══ Exercise material
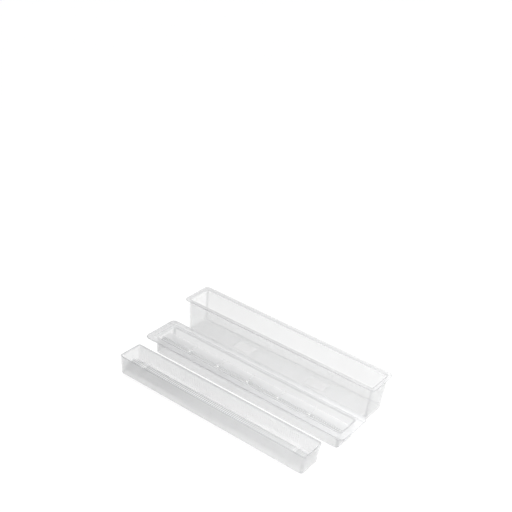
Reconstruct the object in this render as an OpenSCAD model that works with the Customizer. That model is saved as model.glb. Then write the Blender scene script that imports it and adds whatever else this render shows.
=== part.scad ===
// Rice roll mold of clear plastic: a deep outer case, a flanged mold tray that drops into the case's
// mouth, and a narrow ribbed press that stands inside the case.
// Lengths run along X, widths along Y, heights along Z. The three pieces lie side by side on one
// surface, z = 0, with the origin under the middle of the row. Sizes are in millimetres.

/* [Outer case] */
// Length over the case's rim
case_length = 210; // [160:1:260]
// Width over the case's rim
case_width = 34.6; // [32:0.2:60]
// Height of the case
case_height = 35; // [30:0.5:60]
// How far the rim stands out round the case's mouth
case_rim = 2.8; // [1:0.1:6]
// How much the case's side walls lean in from mouth to floor
case_side_draft = 1.1; // [0.2:0.1:2.5]
// How much the case's end walls lean in from mouth to floor
case_end_draft = 1.8; // [0.2:0.1:4]
// Radius of the case's upright corners
case_corner = 3; // [2.5:0.1:6]

/* [Floor pads] */
// Length of each pad on the case's floor
pad_length = 19.5; // [8:0.5:30]
// Width of each pad
pad_width = 14; // [6:0.5:18]
// Height of each pad above the floor
pad_height = 0.5; // [0.2:0.1:1.5]
// Distance between the middles of the two pads
pad_spacing = 82; // [40:1:110]

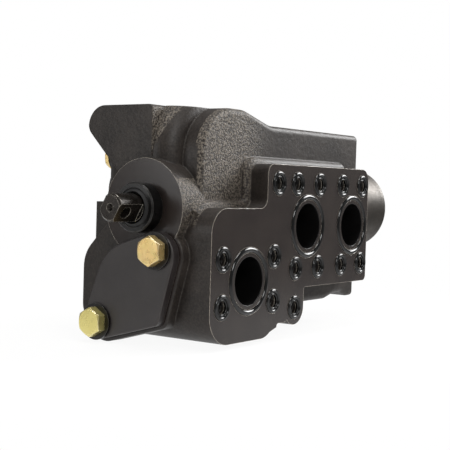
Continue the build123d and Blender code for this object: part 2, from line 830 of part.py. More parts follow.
════
> **Exercise directions**:
Write out every record, exactly as written.

> **Response below**:
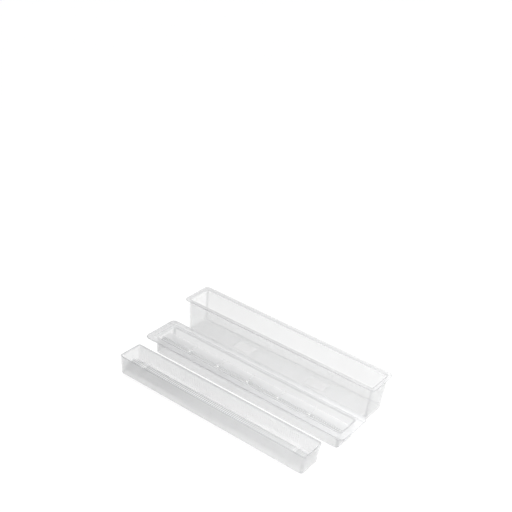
Reconstruct the object in this render as an OpenSCAD model that works with the Customizer. That model is saved as model.glb. Then write the Blender scene script that imports it and adds whatever else this render shows.
=== part.scad ===
// Rice roll mold of clear plastic: a deep outer case, a flanged mold tray that drops into the case's
// mouth, and a narrow ribbed press that stands inside the case.
// Lengths run along X, widths along Y, heights along Z. The three pieces lie side by side on one
// surface, z = 0, with the origin under the middle of the row. Sizes are in millimetres.

/* [Outer case] */
// Length over the case's rim
case_length = 210; // [160:1:260]
// Width over the case's rim
case_width = 34.6; // [32:0.2:60]
// Height of the case
case_height = 35; // [30:0.5:60]
// How far the rim stands out round the case's mouth
case_rim = 2.8; // [1:0.1:6]
// How much the case's side walls lean in from mouth to floor
case_side_draft = 1.1; // [0.2:0.1:2.5]
// How much the case's end walls lean in from mouth to floor
case_end_draft = 1.8; // [0.2:0.1:4]
// Radius of the case's upright corners
case_corner = 3; // [2.5:0.1:6]

/* [Floor pads] */
// Length of each pad on the case's floor
pad_length = 19.5; // [8:0.5:30]
// Width of each pad
pad_width = 14; // [6:0.5:18]
// Height of each pad above the floor
pad_height = 0.5; // [0.2:0.1:1.5]
// Distance between the middles of the two pads
pad_spacing = 82; // [40:1:110]

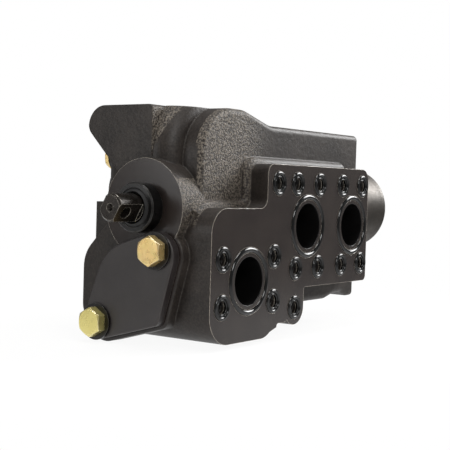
Continue the build123d and Blender code for this object: part 2, from line 830 of part.py. More parts follow.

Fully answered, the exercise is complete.